Com outros contornos, mas com parte da juventude não é diferente. Neste caso, o problema não é a indolência, mas o afastamento dos estudos e o nada fazer que acabam levando a perigosos caminhos. Diferentemente de outros tempos, quando a escola era para poucos, agora não se pode reclamar que a educação está sendo negada. Mas muitos abandonam os estudos logo cedo e depois, não encontrando oportunidade no mercado do trabalho, se voltam ao mundo dos vícios, das drogas, das ilicitudes.

Também os modismos cuidaram de fazer com que o jovem sertanejo se negasse como tal. Não são poucos aqueles que caminham tentando apagar suas raízes, suas heranças familiares e de chão. Desconhecem totalmente os costumes e tradições do seu povo, sequer ouvem um forró ou um violado caipira, contentando-se somente com as ilusões forjadas pela televisão e pelos brilhos da cidade grande. Transformaram-se em sertanejos tecnológicos, high-tech, dos modismos exacerbados e culturalmente devastadores.

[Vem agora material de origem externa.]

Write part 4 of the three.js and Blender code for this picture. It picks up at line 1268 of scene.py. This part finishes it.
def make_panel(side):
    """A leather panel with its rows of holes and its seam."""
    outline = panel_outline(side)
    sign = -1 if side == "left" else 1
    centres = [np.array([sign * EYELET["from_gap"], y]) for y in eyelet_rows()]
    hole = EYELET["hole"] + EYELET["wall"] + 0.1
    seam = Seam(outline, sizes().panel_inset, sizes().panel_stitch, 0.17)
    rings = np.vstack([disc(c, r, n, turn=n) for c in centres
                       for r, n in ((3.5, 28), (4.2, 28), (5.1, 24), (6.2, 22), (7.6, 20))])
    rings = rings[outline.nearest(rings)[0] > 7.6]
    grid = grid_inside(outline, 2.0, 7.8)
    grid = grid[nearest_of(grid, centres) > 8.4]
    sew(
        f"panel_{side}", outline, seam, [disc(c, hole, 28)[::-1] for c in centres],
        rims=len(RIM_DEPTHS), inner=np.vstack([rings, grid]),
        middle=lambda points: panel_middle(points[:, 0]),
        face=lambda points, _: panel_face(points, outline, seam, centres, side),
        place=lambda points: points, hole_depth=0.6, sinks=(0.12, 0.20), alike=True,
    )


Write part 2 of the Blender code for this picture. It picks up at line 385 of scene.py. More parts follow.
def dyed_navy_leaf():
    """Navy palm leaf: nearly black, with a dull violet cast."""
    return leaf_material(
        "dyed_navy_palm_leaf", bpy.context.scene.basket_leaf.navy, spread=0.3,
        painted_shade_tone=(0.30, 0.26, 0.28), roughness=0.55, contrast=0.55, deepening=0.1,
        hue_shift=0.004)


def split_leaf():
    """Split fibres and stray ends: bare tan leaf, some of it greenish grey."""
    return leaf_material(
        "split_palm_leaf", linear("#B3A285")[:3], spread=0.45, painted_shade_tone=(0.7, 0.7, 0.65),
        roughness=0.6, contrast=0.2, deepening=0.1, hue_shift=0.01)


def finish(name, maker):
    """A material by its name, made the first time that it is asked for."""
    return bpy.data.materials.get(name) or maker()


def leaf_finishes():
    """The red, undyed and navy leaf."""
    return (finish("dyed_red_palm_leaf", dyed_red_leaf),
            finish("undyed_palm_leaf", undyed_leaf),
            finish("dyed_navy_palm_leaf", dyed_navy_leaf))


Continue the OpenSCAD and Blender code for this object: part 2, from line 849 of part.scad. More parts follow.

Não consigo acreditar que o tempo tenha o poder de modificar tanto o homem, transformá-lo num ser apenas de aparências, vivendo disfarçado consigo mesmo e perante aquele que não o conhece, renegando suas raízes e maculando a própria história do seu berço de nascimento. Não consigo imaginar o chapéu de couro, o gibão, a indumentária vaqueira, os instrumentos da terra, tudo sendo abandono pelos cantos porque os mais jovens sequer reconhecem mais.

Então me pergunto: O sertanejo é antes de tudo um quê? O barro que moldou o homem esfarelou com o tempo. Mas cada um é forte à medida que consegue juntar e valorizar seus restos. Eis a força que resta ao verdadeiro sertanejo.